I guess that makes viewpoint discrimination by the IRS o.k.? Good grief...

Posted by: MM | May 21, 2018 7:57:23 PM

Why have we not seen Lerner's deposition? And what about her sending files to FBI and DOJ to try to get Tea Party applicants prosecuted. 6103 violation?

Posted by: Smitty | May 21, 2018 5:31:55 PM

Because it occurred in the Forbes column but not in the TaxProfBlog excerpt, I forgot to address the conservative vs. liberal name-based targeting issue. Both Prof. Herzig and Mr. Johnston neglect to note the presence of multiple BOLOs used during the targeting era. As I noted in my Day 1829 post, each successive BOLO (five in total, I believe) was more all-encompassing than the one before. However, the fact remains that, from the beginning in February, 2010, the identified applications were collectively referred to internally by the IRS as "Tea Party cases." As I also noted, TIGTA further dissolved the myth of evenhanded targeting in his 2013 supplemental audit report. The 2017 TIGTA audit report that some rely on to illustrate evenhanded targeting encompasses a period several years before the Tea Party cases were identified and its own press release notes limitations in its usefulness in squaring its data with other TIGTA reports.

Posted by: Michael L. Wyland | May 21, 2018 1:59:01 PM

Facts include not only facts about what the IRS did in its targeting, but the fact that the IRS destroyed hard drives and withheld evidence when it was under subpoena. How can anyone get all the facts to judge a case when the accused willfully destroys government documents to protect agency individuals acting outside of the law? Don't leave that out of the discussion. -- IRS permanently destroyed up to 24,000 Lerner emails after subpoena

Posted by: Woody | May 21, 2018 9:24:15 AM

The key problem with Prof. Herzig's perspective is that it perpetuates the misunderstanding that the IRS scandal focused exclusively on 501(c)(4) organizations and, therefore, going forward, the resolution may be found in regulating the political activity of 501(c)(4) organizations. In fact, I'm not sure I understand what Prof. Herzig means by "501(c)(4) political action committee regime."
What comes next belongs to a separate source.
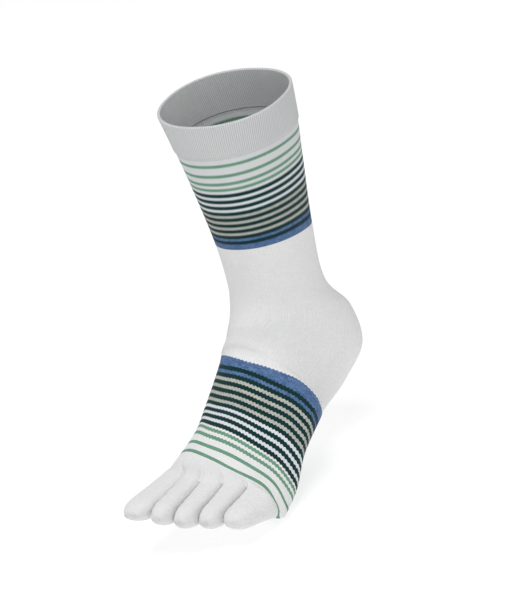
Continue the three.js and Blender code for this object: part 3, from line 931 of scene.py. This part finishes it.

My own belief is that the problem is twofold. First, the IRS has been unable to define 501(c)(4) political activity regulations in a way that doesn't engender strong opposition from all points on the political spectrum. Secondly, regulating 501(c)(4) political activity causes another move in the "Whack-a-Mole" game of moving funds between related tax-exempt entities; e.g., 501(c)(3), 501(c)(4), 501(c)(5), 501(c)(6), 527, etc. that we have already seen in practice. See: and

Further complicating the regulatory landscape is the presence of recent U.S. Supreme Court decisions like Citizens United and McCutcheon. The present Court is more likely to see restrictions on political speech in First Amendment terms, placing a higher burden on those seeking to limit political expression and political spending. It's an especially daunting task to write 501(c)(4) restrictions, much less the tax-exempt organization restrictions that would include but not be limited to 501(c)(4)s, knowing that the regulations will face certain headwinds from SCOTUS.